Bradberry has been fantastic to start his fourth year in the NFL. The 2016 second-round pick has forced more than five incompletions and earned a 74.6 coverage grade through the first eight weeks of the season, a mark that would be a single-season career-high for the Samford product if maintained. An improving cornerback with great size, Bradberry should draw significant interest if he isn’t re-signed by Carolina in the near future.
After earning a 91.2 coverage grade with the Redskins in 2017, Fuller earned a 70.8 coverage grade with Kansas City in 2018 and owns a 60.5 coverage grade through eight weeks this season. Just 24 years old, Fuller has flashed brilliance in man coverage at times, but consistency is still a concern for the young cornerback.

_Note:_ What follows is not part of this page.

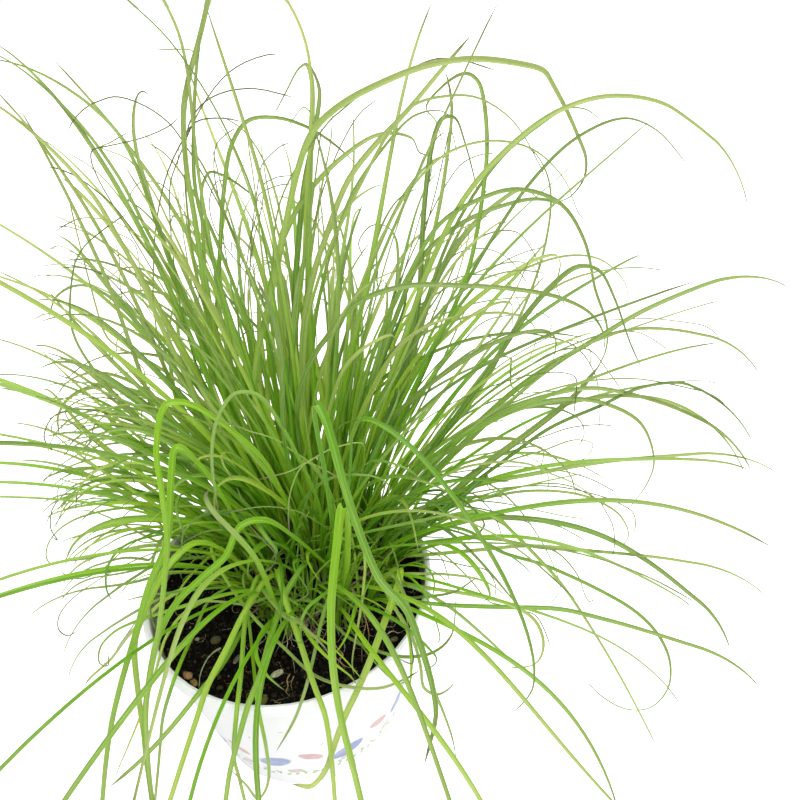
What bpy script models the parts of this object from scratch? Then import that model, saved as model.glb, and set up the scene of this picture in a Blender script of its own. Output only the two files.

Devin McCourty may turn 33 years old this offseason, but he’s proven he can still offer value late in his career. He finished Week 8 ranked fourth in overall grade (82.9) and second in coverage grade (89.7) among safeties with 200-plus defensive snaps played through the first eight weeks of the season.
A first-round pick in the 2016 NFL Draft, Joseph has quite simply never lived up to the hype that followed him from West Virginia to the pros. The 5-foot-10, 200-pounder was coveted for his hard-hitting ability at the collegiate level, but he’s only flashed such ability in bursts throughout his career and has instead been a liability in coverage. He recorded just a 56.3 overall grade through the first eight weeks of the 2019 season and has yet to earn a coverage grade above 68.0 in any one season of his career.
Simmons leads all safeties with 200 or more defensive snaps played in overall grade (90.0) and coverage grade (90.3) entering Week 9. He should draw plenty of interest if the Broncos let him walk this offseason. He’s the do-it-all safety every NFL defense is chasing right now.